5. La société MV Image a pour activité la gestion des droits d'image de M. D... G..., joueur de football professionnel. Son gérant et unique associé est M. G..., qui demeurait, au cours des années en litige, à Aix-en-Provence. Le siège social de la société était, durant cette période, situé au 39, rue de Pignada à Mimizan, dans des locaux appartenant à la SCI Anisacris, constituée entre M. et Mme C..., cette adresse étant également celle du siège social de la SARL Identity Sport et de la SAS CH Conseil et Managements, ayant une activité d'agent sportif et dont le gérant est M. C....

6. En premier lieu, s'il est constant que le siège social de la SARL MV Image était situé en zone éligible au cours des exercices contrôlés, il ressort des pièces du dossier que, durant cette période, M. G... ne s'y est rendu que très ponctuellement, aucune signalisation de sa société n'étant présente à cette adresse. Les deux contrats qui sont à l'origine de plus de 90 % du chiffre d'affaires de la société au cours des années 2011, 2012 et 2013 ont par ailleurs été signés par M. G... agissant en son nom personnel, la dénomination sociale et l'adresse du siège social de la SARL MV Image n'y étant pas mentionnées. Enfin, la vérificatrice a constaté que la société, qui ne compte aucun salarié, ne disposait dans les locaux de son siège social, d'aucun matériel d'exploitation, alors même qu'il ressort de sa déclaration de résultats pour 2012 qu'elle avait inscrit à son bilan du matériel informatique pour un montant de 5 000 euros.

7. La SARL MV Image fait valoir qu'elle a confié à la SARL Identity Sport, par contrat du 2 janvier 2009, d'une part une mission générale de participation à son développement stratégique, opérationnel et commercial, par tout moyen, et notamment par la présentation de clients potentiels, contre une commission équivalent à 15 % des sommes encaissées dans ce cadre par la SARL et, d'autre part, des missions spécifiques, à savoir l'assistance à la négociation et à la mise en place des contrats relevant de son activité commerciale, la tenue de la comptabilité de ses encaissements et décaissements, la tenue de son secrétariat, etc., missions pour lesquelles le contrat prévoit une rémunération forfaitaire mensuelle de 500 euros hors taxes. Elle soutient que l'ensemble de ces missions étaient réalisées à Mimizan, au lieu de son siège social. Toutefois, et outre que la société MV Image n'établit ni même n'allègue que les contrats qui lui procurent la majorité de ses revenus auraient été préparés, négociés ou signés dans les locaux de Mimizan, ou que les partenaires commerciaux ayant signé ces contrats entendaient contracter avec elle, et non pas seulement avec M. G..., intuitu personae, la circonstance qu'une partie des tâches administratives et comptables induites par son activité serait réalisée par la société Identity Sport, dans les locaux de son siège social, ne permet pas d'établir que ces locaux constitueraient le centre de direction et le lieu d'exercice effectif des activités de la requérante. Ainsi la condition d'implantation de l'activité et de l'ensemble des moyens d'exploitation de la société MV Image dans une zone de revitalisation rurale ne peut être regardée ni comme satisfaite ni comme réputée satisfaite. Dès lors que cette condition n'était pas remplie, l'intéressée ne pouvait prétendre au bénéfice de l'exonération prévue par les dispositions précitées de l'article 44 sexies du code général des impôts. Le point de savoir si l'activité de la société constitue ou non une extension d'une activité préexistante de la SARL Identity Sport, est, dès lors, indifférent pour la solution du litige.
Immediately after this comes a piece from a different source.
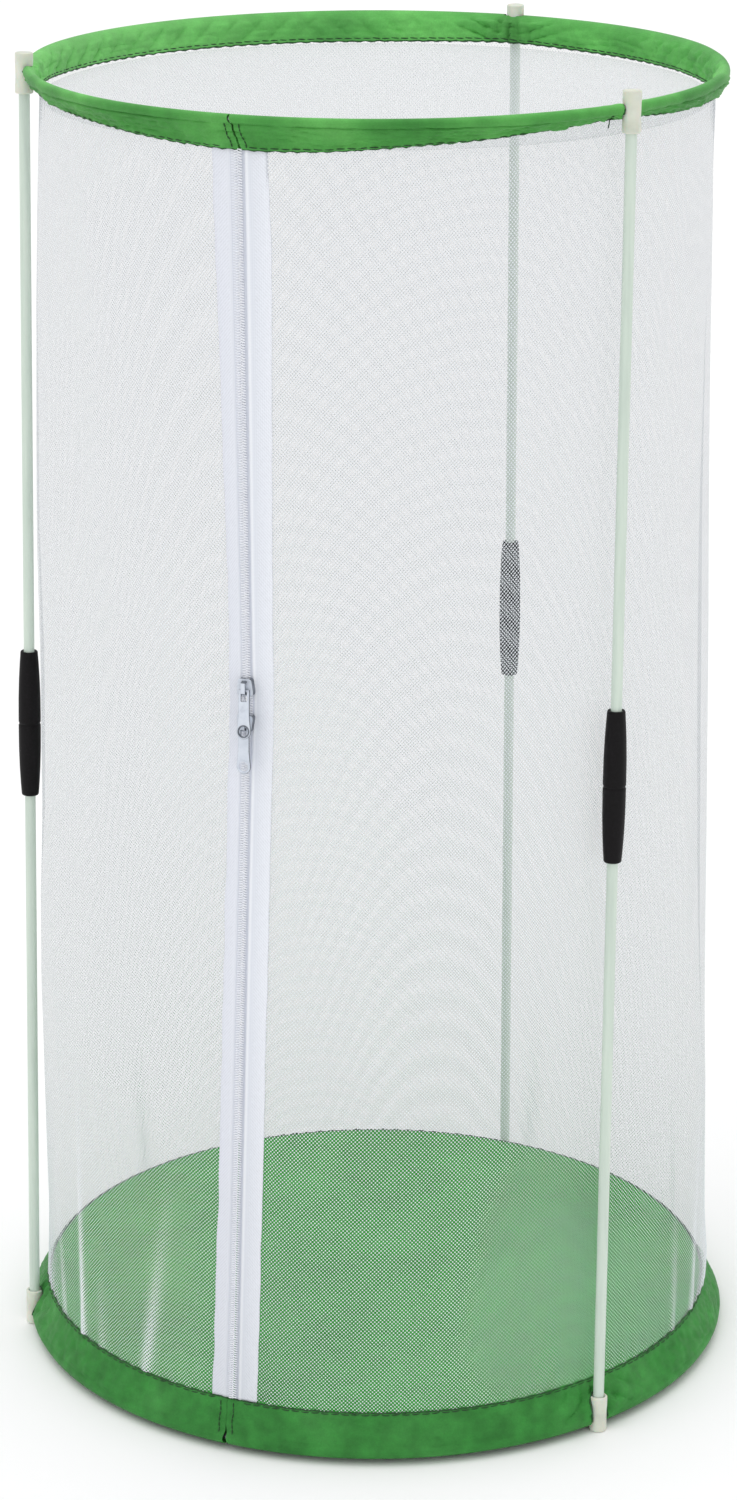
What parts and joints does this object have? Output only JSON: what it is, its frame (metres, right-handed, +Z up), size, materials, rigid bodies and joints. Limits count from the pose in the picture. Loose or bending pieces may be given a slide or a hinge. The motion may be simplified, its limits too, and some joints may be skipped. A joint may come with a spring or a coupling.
{
  "type": "insect cage",
  "caption": "Round pop-up insect cage of white net on two wire hoops in green cloth sleeves, held open by rods, with a zip up the front",
  "frame": {"origin": "on the ground under the middle of the cage", "axes": "+Z up along the cage, -Y to the front, where the viewer stands, +X to the viewer's right"},
  "size_m": [0.3409, 0.3396, 0.6172],
  "materials": {
    "steel": "drawn spring wire",
    "top_cloth": "smooth coated green cloth, folded and sewn",
    "bottom_cloth": "smooth coated green cloth, folded and sewn",
    "net": "fine white knitted net that is seen through",
    "tape": "white woven zip tape",
    "coil": "white coil",
    "slider": "white enamel on cast metal",
    "connector": "milky moulded plastic",
    "rod": "pale mint pultruded rod",
    "ferrule": "black moulded plastic"
  },
  "bodies": {
    "base": {"bottom_hoop_wire": "steel", "bottom_hoop_crimp": "steel", "bottom_sleeve": "bottom_cloth", "floor_cloth": "bottom_cloth", "net_wall": "net", "zip_tape_left": "tape", "zip_tape_right": "tape"},
    "top": {"top_hoop_wire": "steel", "top_hoop_crimp": "steel", "top_sleeve": "top_cloth", "top_net": "net", "top_connector_left": "connector", "top_connector_right": "connector", "top_connector_back": "connector"},
    "rod_left": {"bottom_connector_left": "connector", "lower_rod_left": "rod", "ferrule_left": "ferrule", "upper_rod_left": "rod"},
    "rod_right": {"bottom_connector_right": "connector", "lower_rod_right": "rod", "ferrule_right": "ferrule", "upper_rod_right": "rod"},
    "rod_back": {"bottom_connector_back": "connector", "lower_rod_back": "rod", "ferrule_back": "ferrule", "upper_rod_back": "rod"},
    "zip_chain": {"zip_coil_left": "coil", "zip_coil_right": "coil"},
    "upper_slider": {"upper_slider": "slider"},
    "upper_pull": {"upper_pull": "slider"},
    "lower_slider": {"lower_slider": "slider"},
    "lower_pull": {"lower_pull": "slider"}
  },
  "joints": [
    {"name": "top_collapse", "type": "slide", "parent": "base", "child": "top", "axis": [0, 0, 1], "range_m": [-0.52, 0], "deforming": ["net_wall", "zip_tape_left", "zip_tape_right"]},
    {"name": "rod_left_swing", "type": "hinge", "parent": "base", "child": "rod_left", "pos_m": [-0.16531, -0.02147, 0.006], "axis": [0.1288, -0.9917, 0], "range_deg": [0, 89]},
    {"name": "rod_right_swing", "type": "hinge", "parent": "base", "child": "rod_right", "pos_m": [0.10217, -0.13172, 0.006], "axis": [0.7902, 0.6129, 0], "range_deg": [0, 89]},
    {"name": "rod_back_swing", "type": "hinge", "parent": "base", "child": "rod_back", "pos_m": [0.0678, 0.15229, 0.006], "axis": [-0.9135, 0.4067, 0], "range_deg": [0, 89]},
    {"name": "zip_chain_drop", "type": "slide", "parent": "base", "child": "zip_chain", "axis": [0, 0, 1], "range_m": [-0.302, 0], "deforming": ["zip_coil_left", "zip_coil_right"]},
    {"name": "upper_slider_run", "type": "slide", "parent": "zip_chain", "child": "upper_slider", "axis": [-0.0071, 0.0182, 0.9998], "range_m": [0, 0.22]},
    {"name": "upper_pull_flip", "type": "hinge", "parent": "upper_slider", "child": "upper_pull", "pos_m": [-0.05704, -0.14899, 0.36436], "axis": [-0.9304, 0.3663, -0.0133], "range_deg": [0, 160]},
    {"name": "lower_slider_run", "type": "slide", "parent": "zip_chain", "child": "lower_slider", "axis": [-0.029, -0.0035, -0.9996], "range_m": [0, 0.3]},
    {"name": "lower_pull_flip", "type": "hinge", "parent": "lower_slider", "child": "lower_pull", "pos_m": [-0.05733, -0.14912, 0.34806], "axis": [-0.9238, 0.3821, 0.0255], "range_deg": [0, 30]}
  ],
  "couplings": [
    {"joint": "rod_left_swing", "follows": "top_collapse", "rad_per_m": -2.987},
    {"joint": "rod_right_swing", "follows": "top_collapse", "rad_per_m": -2.987},
    {"joint": "rod_back_swing", "follows": "top_collapse", "rad_per_m": -2.987},
    {"joint": "zip_chain_drop", "follows": "top_collapse", "ratio": 0.58}
  ]
}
8. En second lieu, la SARL MV Image reprend en appel le moyen, déjà invoqué devant le tribunal administratif, tiré de l'existence d'une prise de position formelle opposable à l'administration sur le fondement des dispositions de l'article L. 80 B du livre des procédures fiscales. Ce moyen doit être écarté par adoption des motifs pertinents retenus par les premiers juges.

En ce qui concerne les pénalités pour manquement délibéré

9. Aux termes de l'article 1729 du code général des impôts dans sa rédaction applicable aux pénalités encore en litige : " Les inexactitudes ou les omissions relevées dans une déclaration ou un acte comportant l'indication d'éléments à retenir pour l'assiette ou la liquidation de l'impôt ainsi que la restitution d'une créance de nature fiscale dont le versement a été indûment obtenu de l'Etat entraînent l'application d'une majoration de : a. 40 % en cas de manquement délibéré. (...) ".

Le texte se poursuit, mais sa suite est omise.